Indeed, there is a precedent for the Palace selectively commenting on false stories for family members who are not Meghan and Harry. In 2019, Kensington Palace deigned to deny that Kate Middleton got “baby Botox,” contrary to an Instagram post by a British medi spa. The rumors are “categorically not true,” a palace rep said in a statement, adding, “The Royal Family never endorse commercial activity.” Last year, they issued another rare denial, in response to a Tatler cover story claiming Kate felt “exhausted and trapped” by the increased workload left in Harry and Meghan’s wake. And in 2015, the Palace emphatically denied “that the Duke of York had any form of sexual contact or relationship” with Virginia Giuffre, who says she was forced by Jeffrey Epstein to have sex with Prince Andrew when she was 17. What does it say about the royal family that they’re willing to stand by an alleged sexual predator but leave the only Black woman among them to suffer to the point of suicidal thoughts?
“One of the most telling parts, the saddest parts … was over 70 members of Parliament, female members of Parliament, both Conservative and Labour … called out colonial undertones of articles and headlines written about Meghan,” Prince Harry said. “Yet no one from my family ever said anything over those three years.”
Of course, calling out the colonial undertones (more like overtones) and racism baked into the U.K. press would almost undoubtedly force the monarchy to reckon with its own history of white supremacy, a dark legacy the institution would rather ignore. Plus, as Harry shared in his capacity as recovering royal, there is a codependent relationship between the royal family and the tabloids, however venomous: “There is this … invisible contract behind closed doors between the institution and the tabloids … the institution survives based on that.”

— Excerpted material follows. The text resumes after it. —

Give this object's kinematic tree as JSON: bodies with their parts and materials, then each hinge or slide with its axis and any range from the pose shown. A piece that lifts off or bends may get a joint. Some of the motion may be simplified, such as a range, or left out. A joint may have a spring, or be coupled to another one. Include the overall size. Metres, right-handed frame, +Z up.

It’s a striking contradiction: The royal family is so desperate for survival, it’s willing to tolerate the British press at the expense of Meghan, a Black duchess and talented philanthropist who was the monarchy’s very best chance at staying relevant among its Commonwealth countries, many of which are majority-Black. “I mean, here you have one of the greatest assets … that the family could have ever wished for,” Prince Harry told Oprah of his wife. Past tense: had.